#### [AIM OF THE TASK]
Render every entry verbatim.

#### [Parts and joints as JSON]
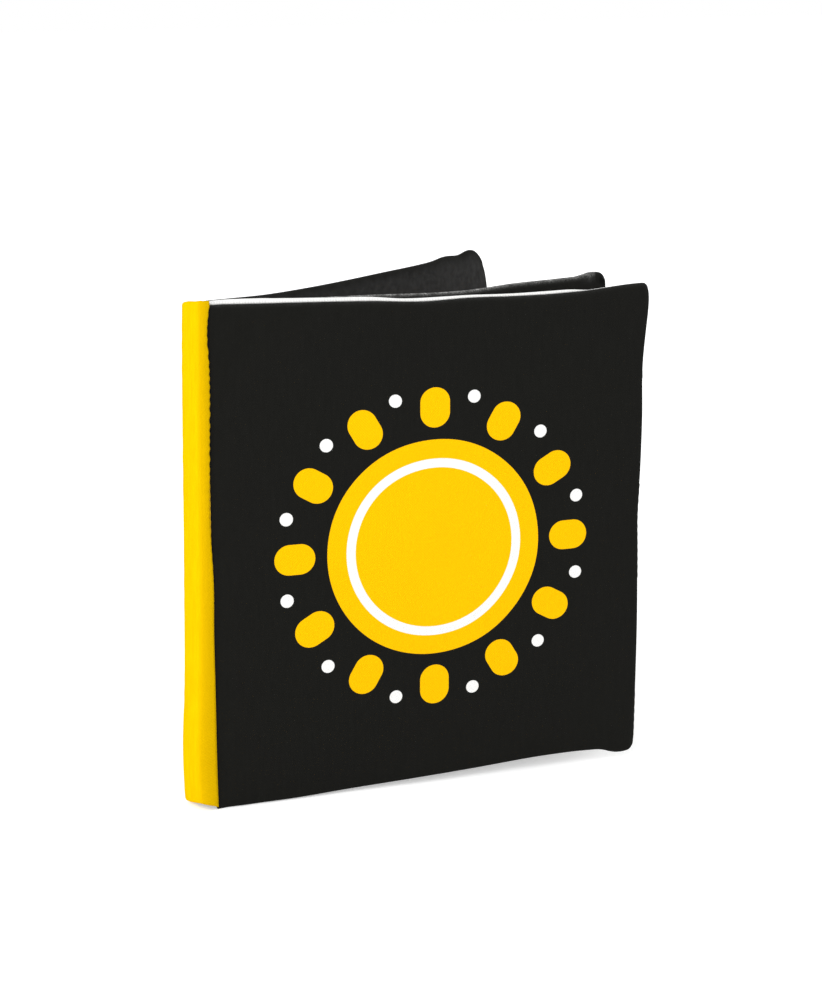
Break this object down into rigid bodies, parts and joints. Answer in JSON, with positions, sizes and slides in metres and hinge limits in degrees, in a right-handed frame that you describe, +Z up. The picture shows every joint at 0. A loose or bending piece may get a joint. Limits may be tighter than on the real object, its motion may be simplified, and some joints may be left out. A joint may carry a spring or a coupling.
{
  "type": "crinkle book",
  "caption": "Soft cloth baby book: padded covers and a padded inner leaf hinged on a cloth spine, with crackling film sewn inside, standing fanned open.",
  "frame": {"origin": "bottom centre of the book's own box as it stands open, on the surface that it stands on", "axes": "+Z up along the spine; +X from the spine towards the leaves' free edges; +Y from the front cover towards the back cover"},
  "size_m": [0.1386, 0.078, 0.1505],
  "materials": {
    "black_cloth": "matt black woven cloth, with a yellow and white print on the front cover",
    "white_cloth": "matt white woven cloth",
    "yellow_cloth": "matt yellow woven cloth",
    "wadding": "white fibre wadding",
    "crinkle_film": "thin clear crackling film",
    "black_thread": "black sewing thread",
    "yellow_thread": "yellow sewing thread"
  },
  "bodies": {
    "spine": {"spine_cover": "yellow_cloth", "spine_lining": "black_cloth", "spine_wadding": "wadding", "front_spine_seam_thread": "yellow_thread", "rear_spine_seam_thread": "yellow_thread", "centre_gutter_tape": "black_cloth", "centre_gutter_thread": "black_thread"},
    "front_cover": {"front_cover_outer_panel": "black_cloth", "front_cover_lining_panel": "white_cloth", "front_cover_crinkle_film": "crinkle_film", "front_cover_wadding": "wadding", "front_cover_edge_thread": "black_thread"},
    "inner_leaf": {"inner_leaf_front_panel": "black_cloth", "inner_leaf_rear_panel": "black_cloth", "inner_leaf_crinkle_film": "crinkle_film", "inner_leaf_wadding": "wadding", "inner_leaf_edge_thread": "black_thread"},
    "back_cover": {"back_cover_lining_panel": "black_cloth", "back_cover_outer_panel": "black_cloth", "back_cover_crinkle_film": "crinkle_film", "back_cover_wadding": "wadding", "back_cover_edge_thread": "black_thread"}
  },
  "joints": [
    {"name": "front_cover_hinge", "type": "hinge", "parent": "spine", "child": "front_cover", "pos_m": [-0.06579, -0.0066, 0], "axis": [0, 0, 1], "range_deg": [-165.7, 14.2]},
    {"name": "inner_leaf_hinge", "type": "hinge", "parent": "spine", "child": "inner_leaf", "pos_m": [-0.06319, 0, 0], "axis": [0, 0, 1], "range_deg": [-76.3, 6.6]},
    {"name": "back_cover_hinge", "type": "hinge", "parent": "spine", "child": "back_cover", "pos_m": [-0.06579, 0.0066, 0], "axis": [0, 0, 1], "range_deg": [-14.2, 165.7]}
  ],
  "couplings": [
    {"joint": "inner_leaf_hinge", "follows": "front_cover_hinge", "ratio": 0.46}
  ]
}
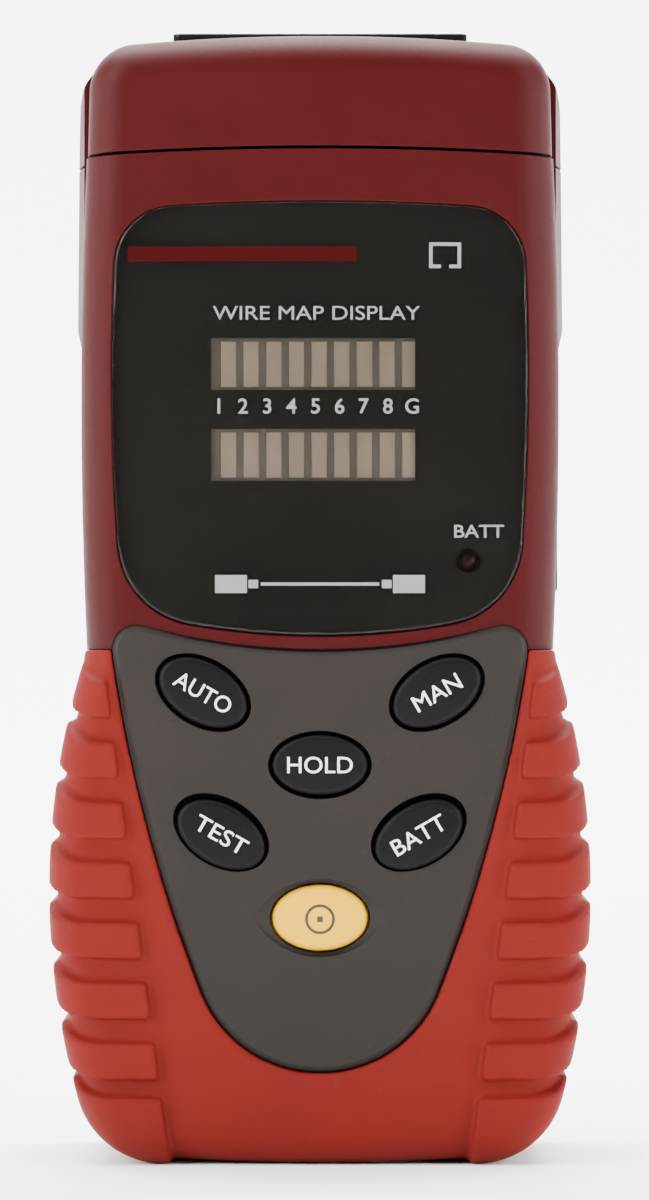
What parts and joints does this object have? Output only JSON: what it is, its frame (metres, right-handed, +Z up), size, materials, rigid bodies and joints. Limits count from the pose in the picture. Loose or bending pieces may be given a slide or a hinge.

#### [FULL RESPONSE]
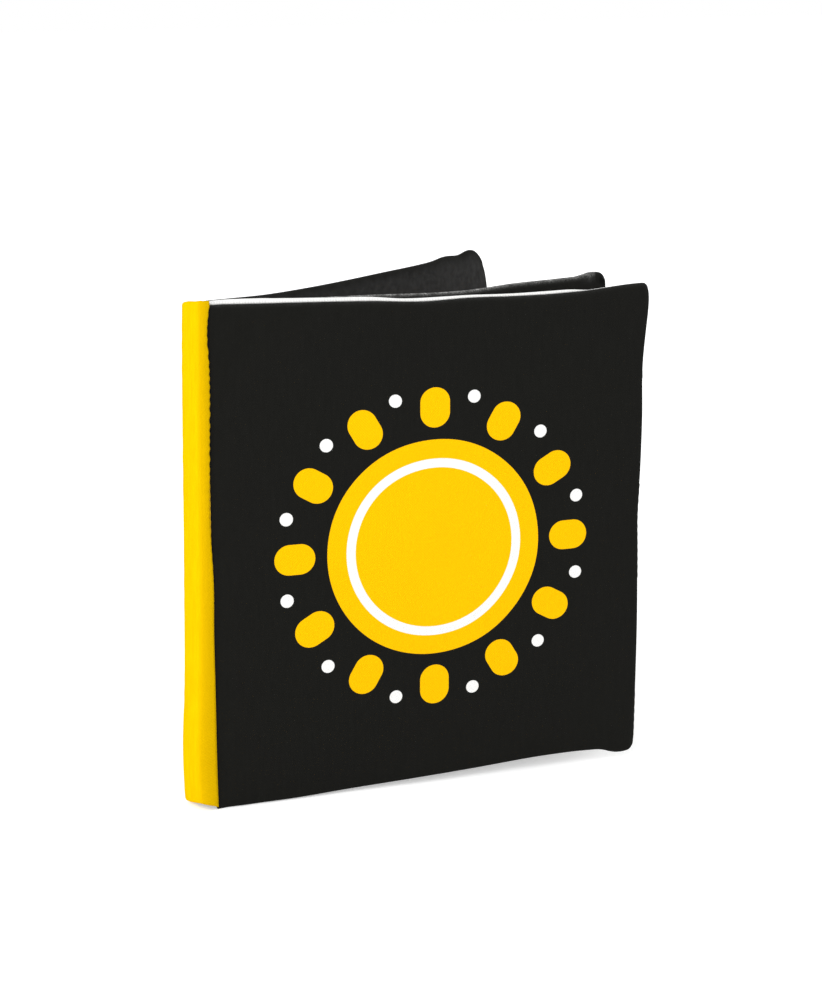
Break this object down into rigid bodies, parts and joints. Answer in JSON, with positions, sizes and slides in metres and hinge limits in degrees, in a right-handed frame that you describe, +Z up. The picture shows every joint at 0. A loose or bending piece may get a joint. Limits may be tighter than on the real object, its motion may be simplified, and some joints may be left out. A joint may carry a spring or a coupling.
{
  "type": "crinkle book",
  "caption": "Soft cloth baby book: padded covers and a padded inner leaf hinged on a cloth spine, with crackling film sewn inside, standing fanned open.",
  "frame": {"origin": "bottom centre of the book's own box as it stands open, on the surface that it stands on", "axes": "+Z up along the spine; +X from the spine towards the leaves' free edges; +Y from the front cover towards the back cover"},
  "size_m": [0.1386, 0.078, 0.1505],
  "materials": {
    "black_cloth": "matt black woven cloth, with a yellow and white print on the front cover",
    "white_cloth": "matt white woven cloth",
    "yellow_cloth": "matt yellow woven cloth",
    "wadding": "white fibre wadding",
    "crinkle_film": "thin clear crackling film",
    "black_thread": "black sewing thread",
    "yellow_thread": "yellow sewing thread"
  },
  "bodies": {
    "spine": {"spine_cover": "yellow_cloth", "spine_lining": "black_cloth", "spine_wadding": "wadding", "front_spine_seam_thread": "yellow_thread", "rear_spine_seam_thread": "yellow_thread", "centre_gutter_tape": "black_cloth", "centre_gutter_thread": "black_thread"},
    "front_cover": {"front_cover_outer_panel": "black_cloth", "front_cover_lining_panel": "white_cloth", "front_cover_crinkle_film": "crinkle_film", "front_cover_wadding": "wadding", "front_cover_edge_thread": "black_thread"},
    "inner_leaf": {"inner_leaf_front_panel": "black_cloth", "inner_leaf_rear_panel": "black_cloth", "inner_leaf_crinkle_film": "crinkle_film", "inner_leaf_wadding": "wadding", "inner_leaf_edge_thread": "black_thread"},
    "back_cover": {"back_cover_lining_panel": "black_cloth", "back_cover_outer_panel": "black_cloth", "back_cover_crinkle_film": "crinkle_film", "back_cover_wadding": "wadding", "back_cover_edge_thread": "black_thread"}
  },
  "joints": [
    {"name": "front_cover_hinge", "type": "hinge", "parent": "spine", "child": "front_cover", "pos_m": [-0.06579, -0.0066, 0], "axis": [0, 0, 1], "range_deg": [-165.7, 14.2]},
    {"name": "inner_leaf_hinge", "type": "hinge", "parent": "spine", "child": "inner_leaf", "pos_m": [-0.06319, 0, 0], "axis": [0, 0, 1], "range_deg": [-76.3, 6.6]},
    {"name": "back_cover_hinge", "type": "hinge", "parent": "spine", "child": "back_cover", "pos_m": [-0.06579, 0.0066, 0], "axis": [0, 0, 1], "range_deg": [-14.2, 165.7]}
  ],
  "couplings": [
    {"joint": "inner_leaf_hinge", "follows": "front_cover_hinge", "ratio": 0.46}
  ]
}
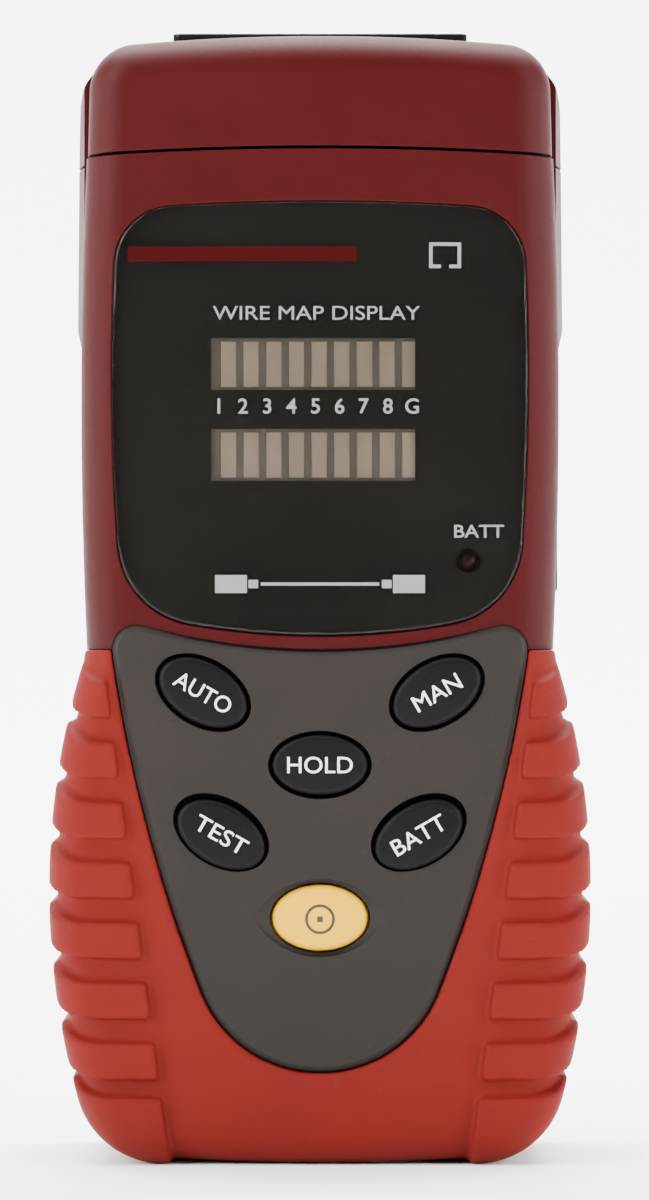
What parts and joints does this object have? Output only JSON: what it is, its frame (metres, right-handed, +Z up), size, materials, rigid bodies and joints. Limits count from the pose in the picture. Loose or bending pieces may be given a slide or a hinge.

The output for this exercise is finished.